-------- Information provided --------

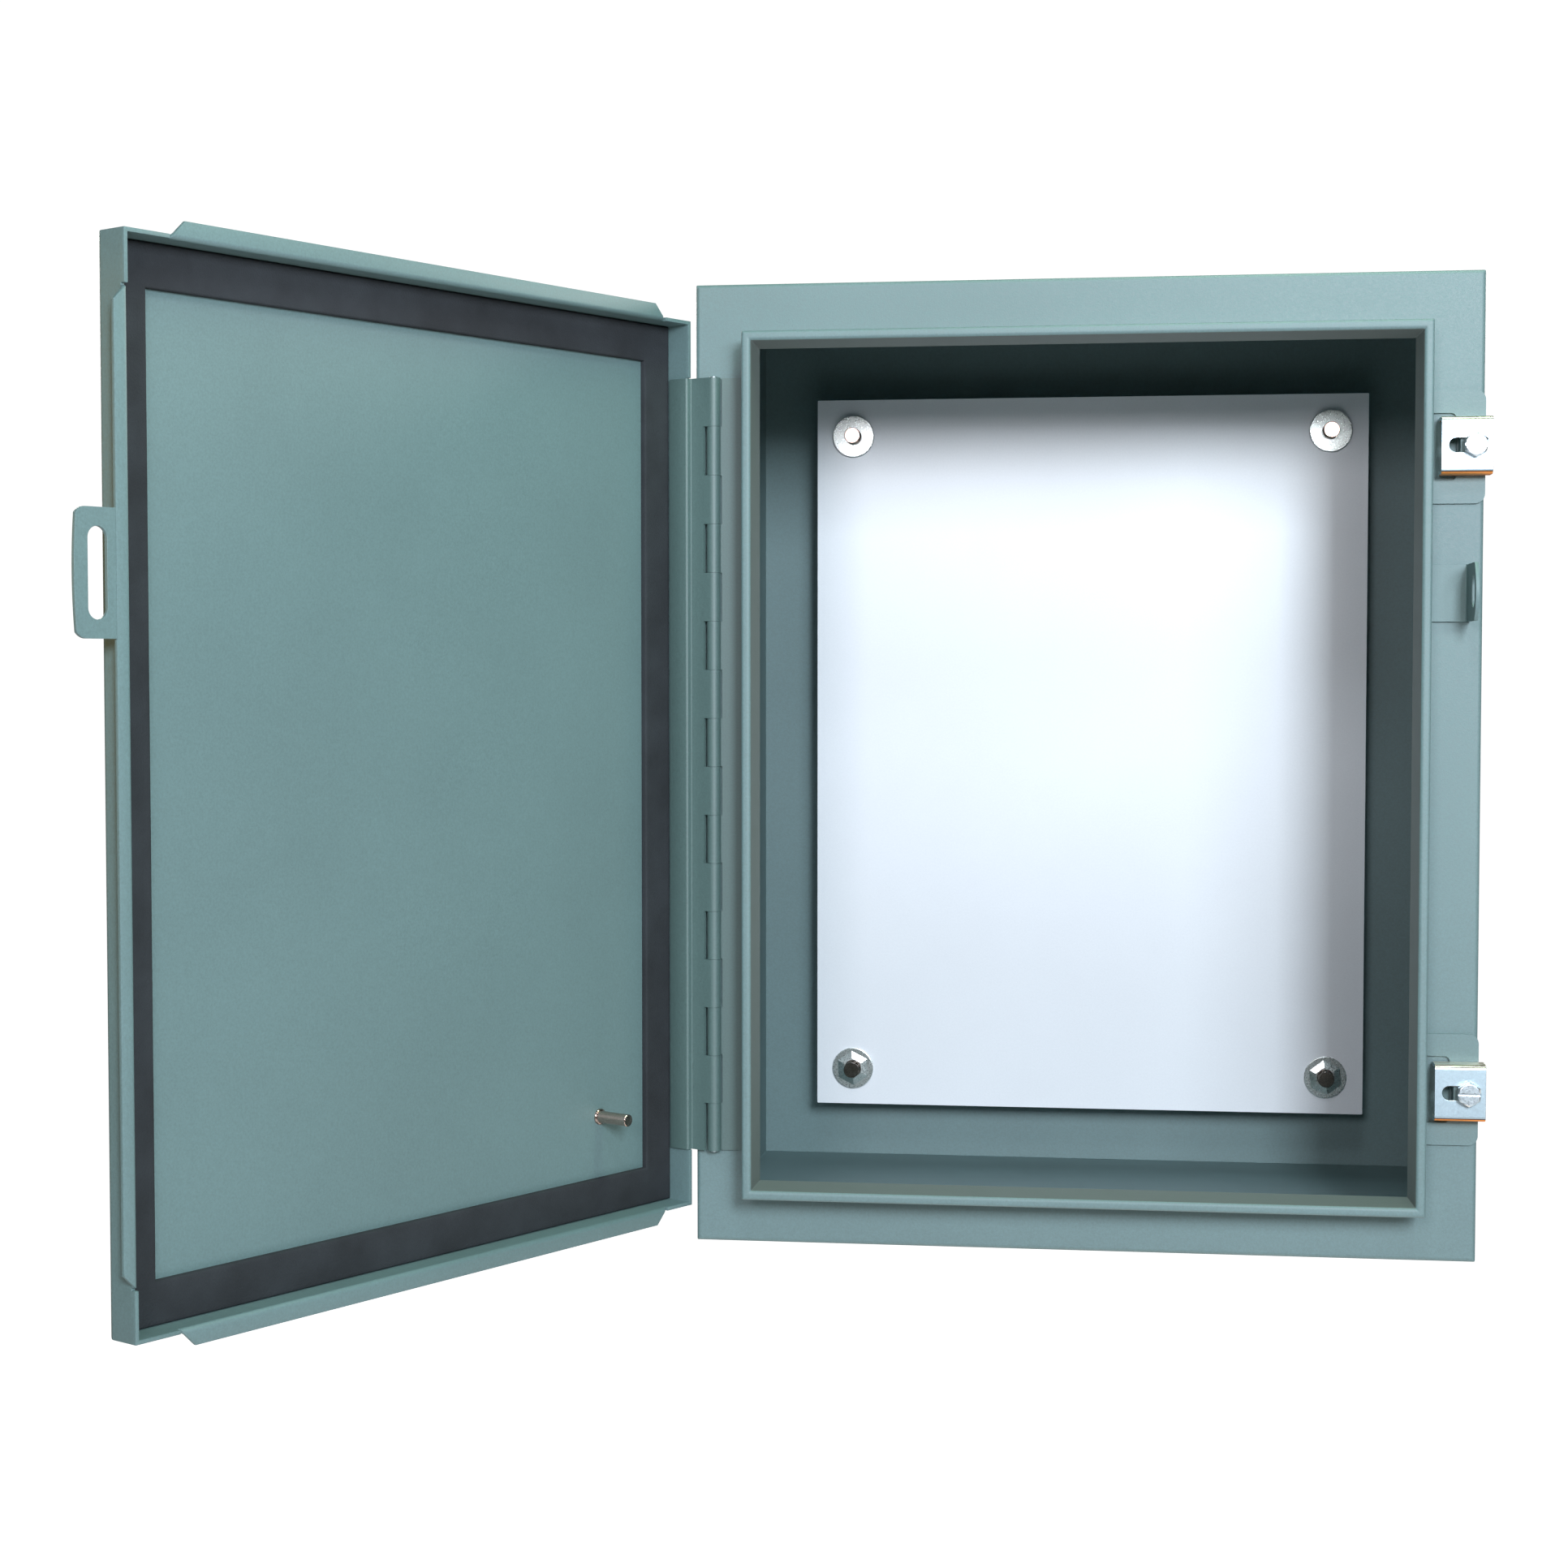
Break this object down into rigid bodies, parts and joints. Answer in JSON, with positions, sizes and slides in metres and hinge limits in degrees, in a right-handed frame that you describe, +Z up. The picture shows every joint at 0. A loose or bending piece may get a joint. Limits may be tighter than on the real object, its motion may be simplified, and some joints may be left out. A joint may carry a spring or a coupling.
{
  "type": "wall-mount control panel enclosure",
  "caption": "Teal-grey sheet-steel wall enclosure with a left-hinged gasketed door standing open, an inner mounting panel, screw clamps, hasp and padlock staple.",
  "frame": {"origin": "centre of the wall bolt pattern, on the wall plane at the rear faces of the mounting feet", "axes": "+Z up, +Y into the wall, front of the cabinet faces -Y, +X to the right when facing it"},
  "size_m": [0.6107, 0.6004, 0.5588],
  "materials": {
    "teal_powder_coat": "fine-textured powder coat, satin",
    "panel_white": "smooth white enamel, semi-gloss",
    "zinc_hardware": "dull zinc plate",
    "stainless": "bright stainless steel",
    "copper_stud": "copper flash on the weld studs",
    "gasket_foam": "matt closed-cell foam"
  },
  "bodies": {
    "cabinet": {"cabinet_shell": "teal_powder_coat", "cabinet_back": "teal_powder_coat", "mounting_foot_top": "teal_powder_coat", "mounting_foot_bottom": "teal_powder_coat", "panel_stud_ul": "copper_stud", "panel_stud_ur": "copper_stud", "panel_stud_ll": "copper_stud", "panel_stud_lr": "copper_stud", "inner_panel": "panel_white", "flange_nut_ul": "zinc_hardware", "flange_nut_ur": "zinc_hardware", "flange_nut_ll": "zinc_hardware", "flange_nut_lr": "zinc_hardware", "clamp_bracket_upper": "teal_powder_coat", "clamp_bracket_lower": "teal_powder_coat", "clamp_boss_upper": "teal_powder_coat", "clamp_boss_lower": "teal_powder_coat", "padlock_staple": "teal_powder_coat", "hinge_leaf_cabinet": "teal_powder_coat", "hinge_pin": "stainless"},
    "door": {"door_pan": "teal_powder_coat", "hinge_leaf_door": "teal_powder_coat", "door_gasket": "gasket_foam", "door_hasp": "teal_powder_coat", "door_ground_stud": "copper_stud"},
    "clamp_upper": {"clamp_upper": "stainless"},
    "clamp_lower": {"clamp_lower": "stainless"},
    "clamp_screw_upper": {"clamp_screw_upper": "stainless"},
    "clamp_screw_lower": {"clamp_screw_lower": "stainless"}
  },
  "joints": [
    {"name": "door_swing", "type": "hinge", "parent": "cabinet", "child": "door", "pos_m": [-0.193, -0.26095, 0], "axis": [0, 0, -1], "range_deg": [-120, 6]},
    {"name": "clamp_upper_slide", "type": "slide", "parent": "cabinet", "child": "clamp_upper", "axis": [1, 0, 0], "range_m": [0, 0.0093]},
    {"name": "clamp_lower_slide", "type": "slide", "parent": "cabinet", "child": "clamp_lower", "axis": [1, 0, 0], "range_m": [0, 0.0093]},
    {"name": "clamp_screw_upper_turn", "type": "hinge", "parent": "cabinet", "child": "clamp_screw_upper", "pos_m": [0.197, -0.2712, 0.1643], "axis": [0, -1, 0], "continuous": true},
    {"name": "clamp_screw_lower_turn", "type": "hinge", "parent": "cabinet", "child": "clamp_screw_lower", "pos_m": [0.197, -0.2712, -0.1643], "axis": [0, -1, 0], "continuous": true}
  ]
}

--------

* What you have to do *
Repeat the listing exactly, from its first line to its last.

* Result of this exercise *
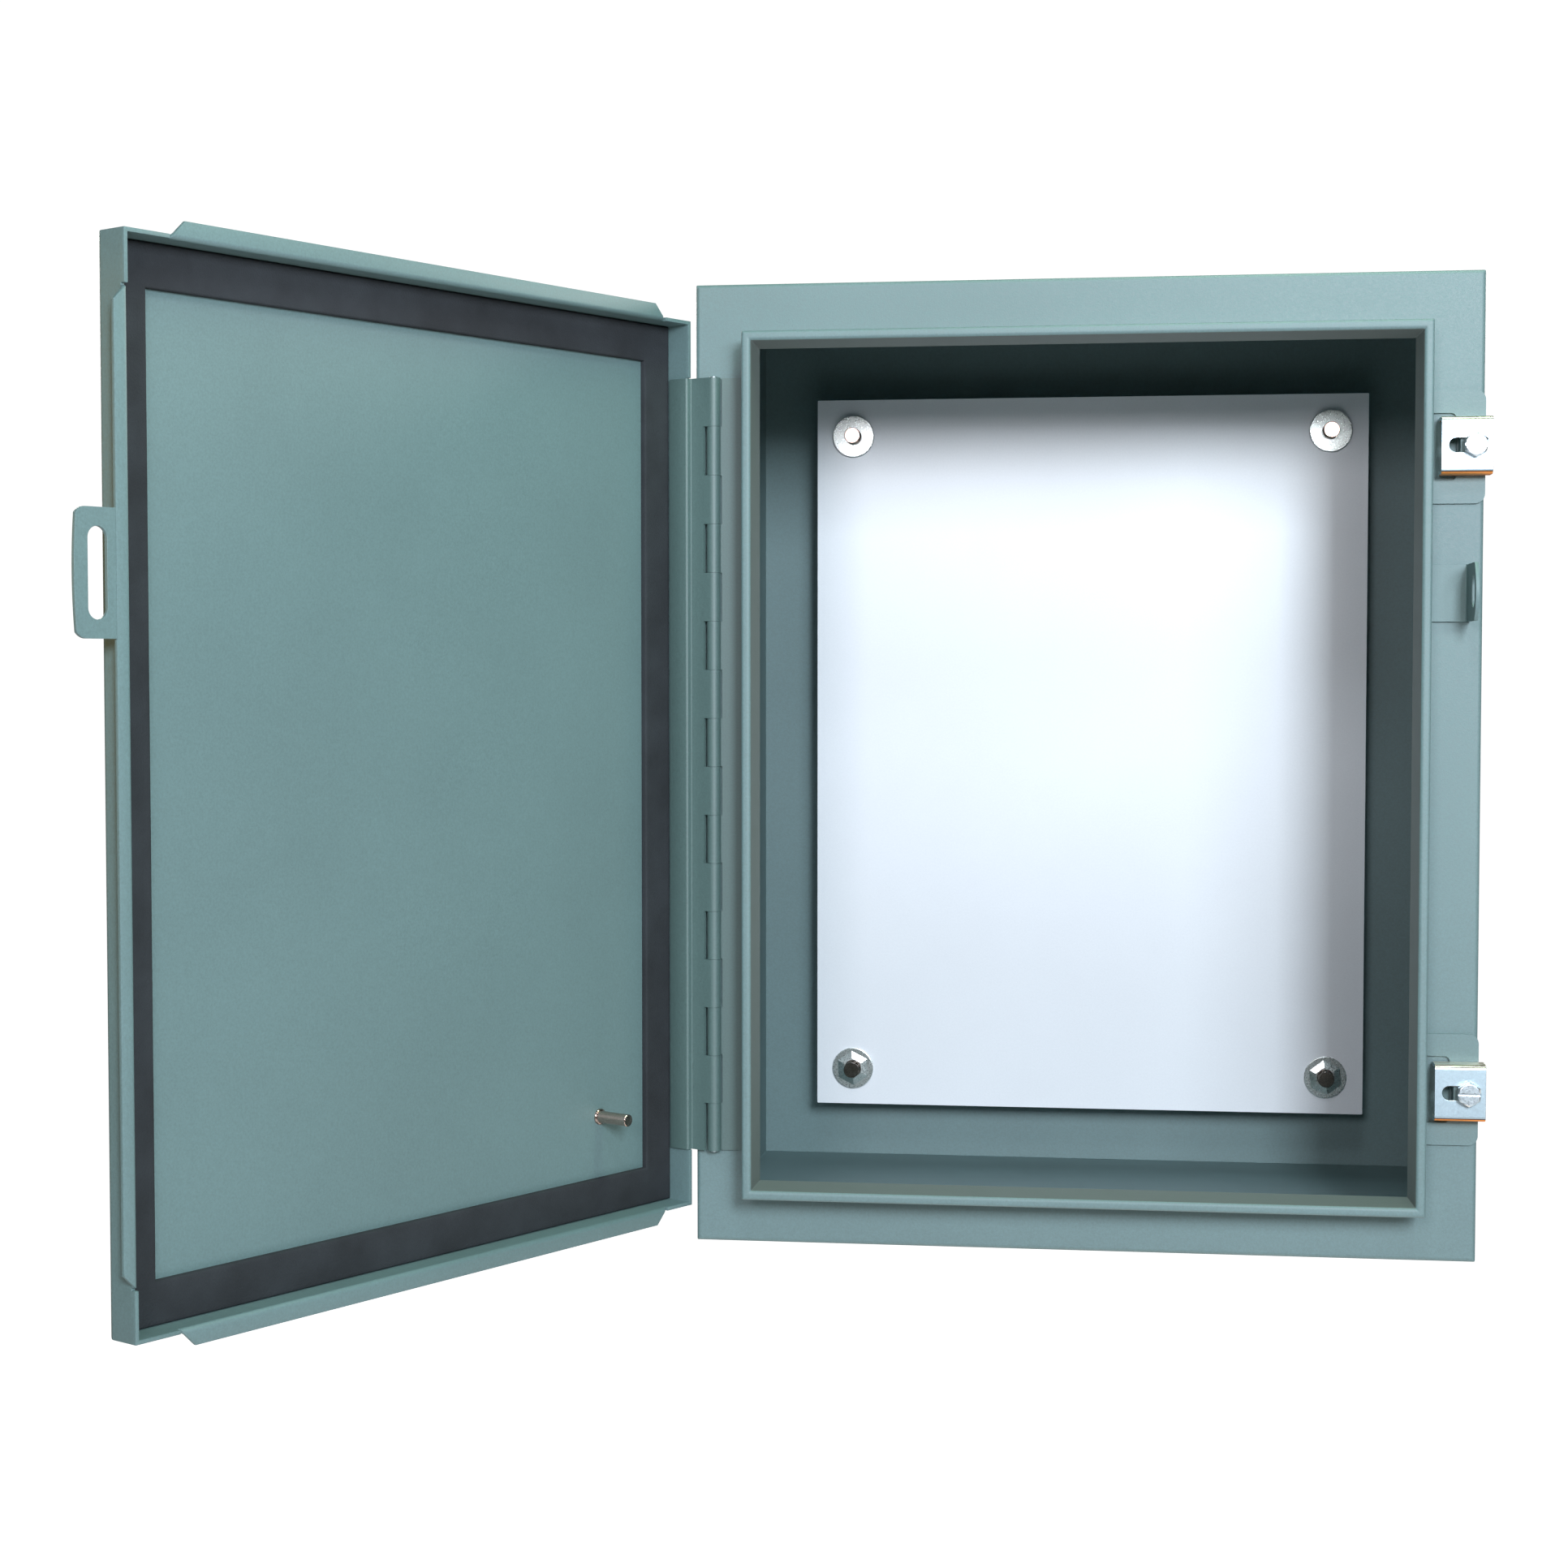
Break this object down into rigid bodies, parts and joints. Answer in JSON, with positions, sizes and slides in metres and hinge limits in degrees, in a right-handed frame that you describe, +Z up. The picture shows every joint at 0. A loose or bending piece may get a joint. Limits may be tighter than on the real object, its motion may be simplified, and some joints may be left out. A joint may carry a spring or a coupling.
{
  "type": "wall-mount control panel enclosure",
  "caption": "Teal-grey sheet-steel wall enclosure with a left-hinged gasketed door standing open, an inner mounting panel, screw clamps, hasp and padlock staple.",
  "frame": {"origin": "centre of the wall bolt pattern, on the wall plane at the rear faces of the mounting feet", "axes": "+Z up, +Y into the wall, front of the cabinet faces -Y, +X to the right when facing it"},
  "size_m": [0.6107, 0.6004, 0.5588],
  "materials": {
    "teal_powder_coat": "fine-textured powder coat, satin",
    "panel_white": "smooth white enamel, semi-gloss",
    "zinc_hardware": "dull zinc plate",
    "stainless": "bright stainless steel",
    "copper_stud": "copper flash on the weld studs",
    "gasket_foam": "matt closed-cell foam"
  },
  "bodies": {
    "cabinet": {"cabinet_shell": "teal_powder_coat", "cabinet_back": "teal_powder_coat", "mounting_foot_top": "teal_powder_coat", "mounting_foot_bottom": "teal_powder_coat", "panel_stud_ul": "copper_stud", "panel_stud_ur": "copper_stud", "panel_stud_ll": "copper_stud", "panel_stud_lr": "copper_stud", "inner_panel": "panel_white", "flange_nut_ul": "zinc_hardware", "flange_nut_ur": "zinc_hardware", "flange_nut_ll": "zinc_hardware", "flange_nut_lr": "zinc_hardware", "clamp_bracket_upper": "teal_powder_coat", "clamp_bracket_lower": "teal_powder_coat", "clamp_boss_upper": "teal_powder_coat", "clamp_boss_lower": "teal_powder_coat", "padlock_staple": "teal_powder_coat", "hinge_leaf_cabinet": "teal_powder_coat", "hinge_pin": "stainless"},
    "door": {"door_pan": "teal_powder_coat", "hinge_leaf_door": "teal_powder_coat", "door_gasket": "gasket_foam", "door_hasp": "teal_powder_coat", "door_ground_stud": "copper_stud"},
    "clamp_upper": {"clamp_upper": "stainless"},
    "clamp_lower": {"clamp_lower": "stainless"},
    "clamp_screw_upper": {"clamp_screw_upper": "stainless"},
    "clamp_screw_lower": {"clamp_screw_lower": "stainless"}
  },
  "joints": [
    {"name": "door_swing", "type": "hinge", "parent": "cabinet", "child": "door", "pos_m": [-0.193, -0.26095, 0], "axis": [0, 0, -1], "range_deg": [-120, 6]},
    {"name": "clamp_upper_slide", "type": "slide", "parent": "cabinet", "child": "clamp_upper", "axis": [1, 0, 0], "range_m": [0, 0.0093]},
    {"name": "clamp_lower_slide", "type": "slide", "parent": "cabinet", "child": "clamp_lower", "axis": [1, 0, 0], "range_m": [0, 0.0093]},
    {"name": "clamp_screw_upper_turn", "type": "hinge", "parent": "cabinet", "child": "clamp_screw_upper", "pos_m": [0.197, -0.2712, 0.1643], "axis": [0, -1, 0], "continuous": true},
    {"name": "clamp_screw_lower_turn", "type": "hinge", "parent": "cabinet", "child": "clamp_screw_lower", "pos_m": [0.197, -0.2712, -0.1643], "axis": [0, -1, 0], "continuous": true}
  ]
}